下面通过一个图来描述B*树索引的结构图:
B*树索引拥有一个树形的结构,Oracle索引检索数据,先从根节点开始,然后经过分支节点,找到对应叶子点上的字段值,因为
叶子节点存有对应数据记录行的ROWID,这样就能通过ROWID找到表中数据记录了。
1.2 B*树索引特点
下面列出B*树索引的一些特点:
① B树索引建立是忽略字段的NULL值的。
因为B*树索引中忽略了NULL值,所以如果SQL的where子句中有‘字段 IS NULL’或‘字段 IS NOT NULL’的条件时,即便该字
建立了索引,Oracle执行SQL时也不会走索引查询的。
比如创建一个t_student表,并在name字段上创建一个唯一索引,然后查看下面两个语句的执行计划:
(1) SELECT * FROM t_student WHERE name IS NULL;
和
(2) SELECT * FROM t_student WHERE name = 'CHEN';
发现语句(1)没有走索引,而语句(2)是走索引的。
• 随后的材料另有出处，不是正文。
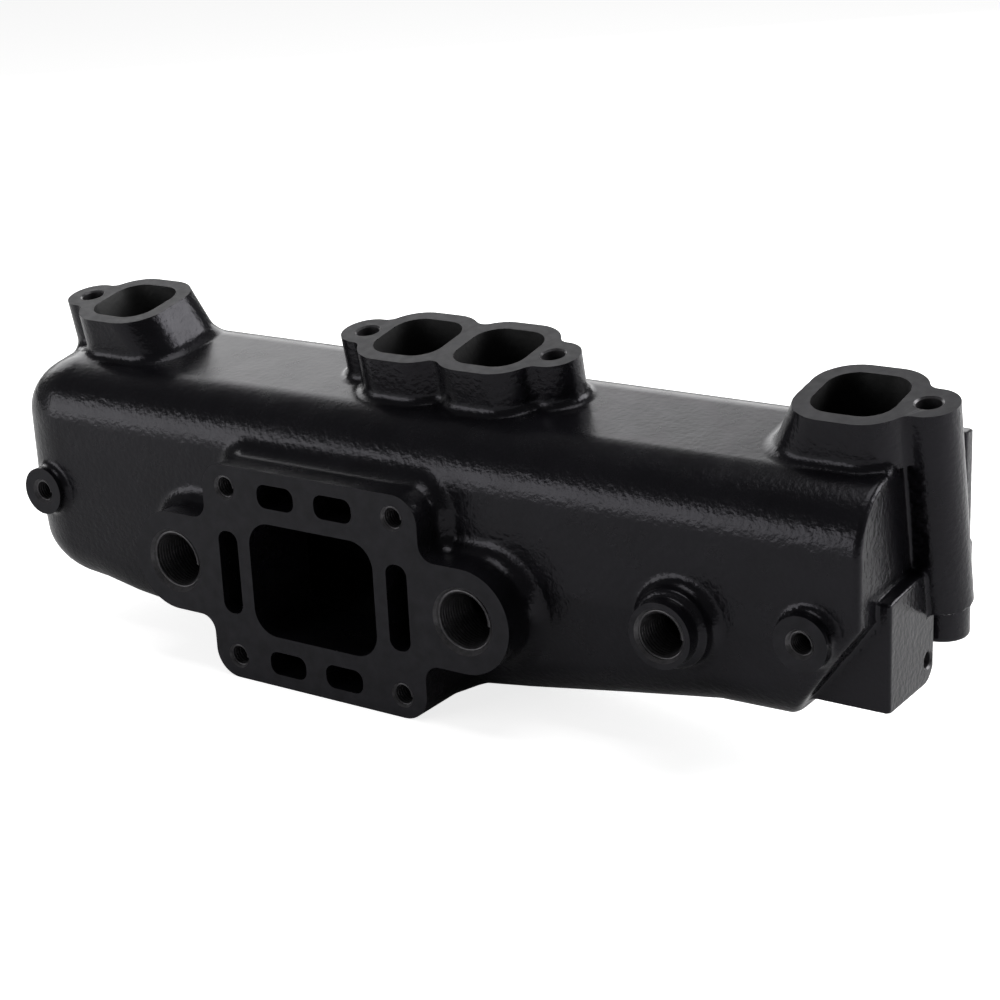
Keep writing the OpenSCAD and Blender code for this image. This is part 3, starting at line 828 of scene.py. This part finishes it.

具体操作如下
创建表和索引:
create table T_STUDENT
(
gid NUMBER(38) not null,
name VARCHAR2(100) not null,
age NUMBER(3),
sex VARCHAR2(1),
grade NUMBER(4),
description VARCHAR2(1000)
)
create unique index STUDENT_NAME_INDEX on T_STUDENT (NAME)
tablespace TEST_DATA
pctfree 10
initrans 2
maxtrans 255
storage
(
initial 64K
next 1M
minextents 1
maxextents unlimited
);
SELECT * FROM t_student WHERE name IS NULL;
查看执行计划:
SQL> EXPLAIN PLAN
2 FOR SELECT * FROM t_student WHERE name IS NULL;
Explained
SQL> SELECT * FROM TABLE(DBMS_XPLAN.DISPLAY());
PLAN_TABLE_OUTPUT
--------------------------------------------------------------------------------
Plan hash value: 2963365469
--------------------------------------------------------------------------------
| Id | Operation | Name | Rows | Bytes | Cost (%CPU)| Time |
--------------------------------------------------------------------------------
| 0 | SELECT STATEMENT | | 1 | 13 | 0 (0)| |
|* 1 | FILTER | | | | | |
| 2 | TABLE ACCESS FULL| T_STUDENT | 4 | 52 | 3 (0)| 00:00:01 |
--------------------------------------------------------------------------------
Predicate Information (identified by operation id):
---------------------------------------------------
1 - filter(NULL IS NOT NULL)
14 rows selected
SQL> EXPLAIN PLAN
2 FOR SELECT * FROM t_student WHERE name = 'CHEN';
Explained
SQL> SELECT * FROM TABLE(DBMS_XPLAN.DISPLAY());
PLAN_TABLE_OUTPUT
--------------------------------------------------------------------------------
Plan hash value: 3397000786
--------------------------------------------------------------------------------
| Id | Operation | Name | Rows | Bytes | Cost
--------------------------------------------------------------------------------
| 0 | SELECT STATEMENT | | 1 | 13 | 1
| 1 | TABLE ACCESS BY INDEX ROWID| T_STUDENT | 1 | 13 | 1
|* 2 | INDEX UNIQUE SCAN | STUDENT_NAME_INDEX | 1 | | 0
--------------------------------------------------------------------------------
Predicate Information (identified by operation id):
---------------------------------------------------
2 - access("NAME"='CHEN')
14 rows selected
② 无论对于大数据表还是小数据表,B*树索引的效率几乎是相同的,因为B*树索引索引叶子节点具有相同深度。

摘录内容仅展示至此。